What the task asks: Each line from the start of the data below through the one containing "from FreeCAD import Vector" must be reproduced exactly.

Data excerpt:

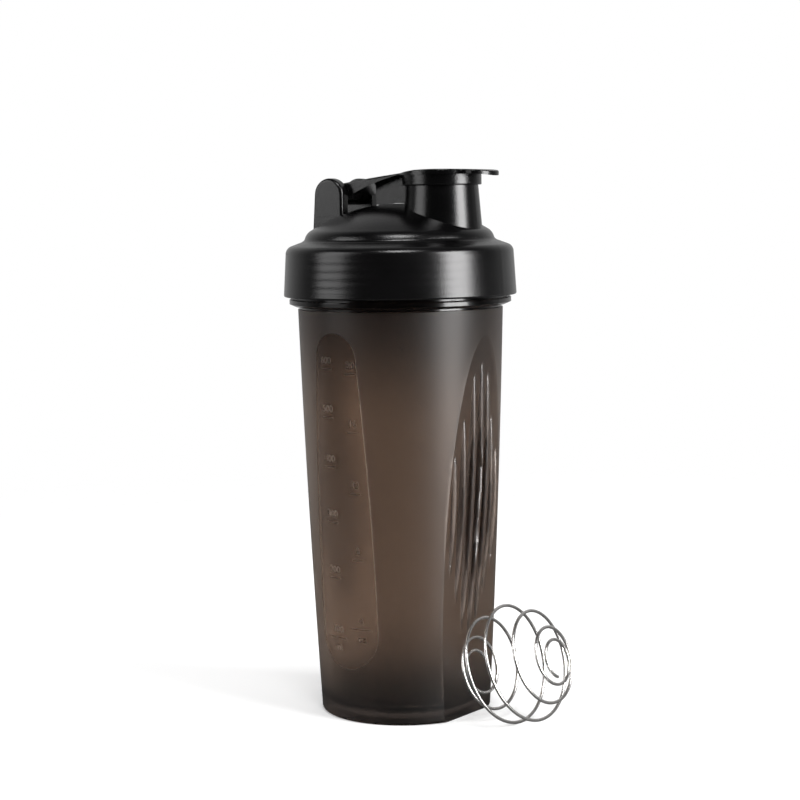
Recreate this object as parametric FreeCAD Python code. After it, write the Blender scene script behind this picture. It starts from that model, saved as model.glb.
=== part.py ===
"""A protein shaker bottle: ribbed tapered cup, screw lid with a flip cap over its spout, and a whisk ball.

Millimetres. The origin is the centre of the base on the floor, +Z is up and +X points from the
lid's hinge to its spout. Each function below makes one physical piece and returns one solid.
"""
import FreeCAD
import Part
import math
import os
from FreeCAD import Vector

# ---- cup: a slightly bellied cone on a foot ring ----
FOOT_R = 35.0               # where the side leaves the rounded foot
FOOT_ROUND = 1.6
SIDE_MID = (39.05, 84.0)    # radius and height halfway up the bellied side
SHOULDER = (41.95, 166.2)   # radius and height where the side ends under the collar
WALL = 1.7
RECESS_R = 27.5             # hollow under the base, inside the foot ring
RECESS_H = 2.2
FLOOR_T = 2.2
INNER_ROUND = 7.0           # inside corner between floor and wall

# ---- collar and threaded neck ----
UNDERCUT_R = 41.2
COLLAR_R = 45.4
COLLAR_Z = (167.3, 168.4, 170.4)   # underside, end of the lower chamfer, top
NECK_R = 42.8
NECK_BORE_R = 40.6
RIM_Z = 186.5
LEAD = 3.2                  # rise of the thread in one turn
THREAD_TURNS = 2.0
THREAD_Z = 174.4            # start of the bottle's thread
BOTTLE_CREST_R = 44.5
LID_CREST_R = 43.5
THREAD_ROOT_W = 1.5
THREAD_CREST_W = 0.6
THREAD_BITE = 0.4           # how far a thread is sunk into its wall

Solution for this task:
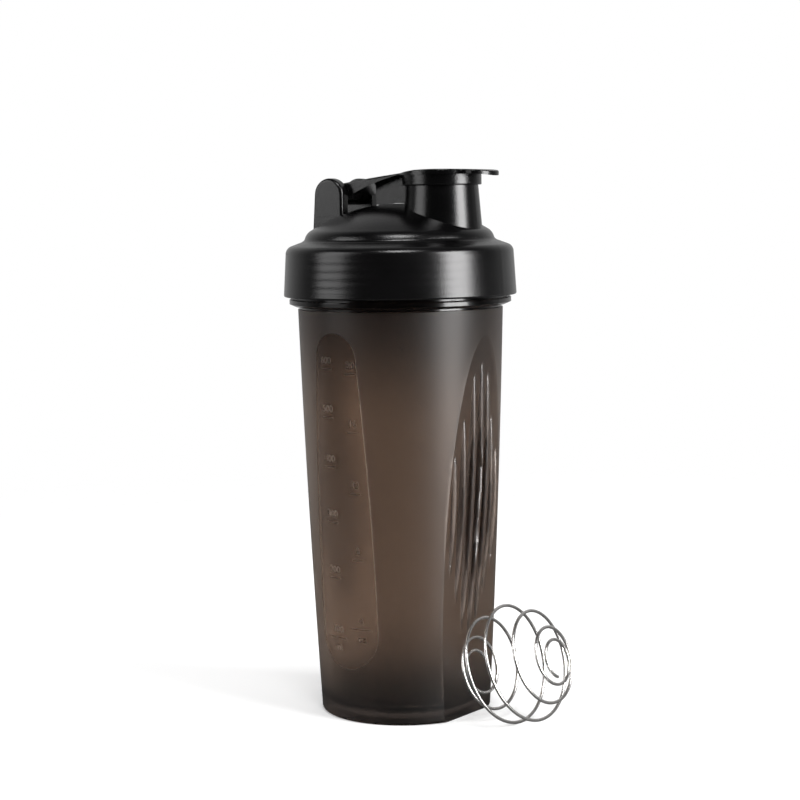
Recreate this object as parametric FreeCAD Python code. After it, write the Blender scene script behind this picture. It starts from that model, saved as model.glb.
=== part.py ===
"""A protein shaker bottle: ribbed tapered cup, screw lid with a flip cap over its spout, and a whisk ball.

Millimetres. The origin is the centre of the base on the floor, +Z is up and +X points from the
lid's hinge to its spout. Each function below makes one physical piece and returns one solid.
"""
import FreeCAD
import Part
import math
import os
from FreeCAD import Vector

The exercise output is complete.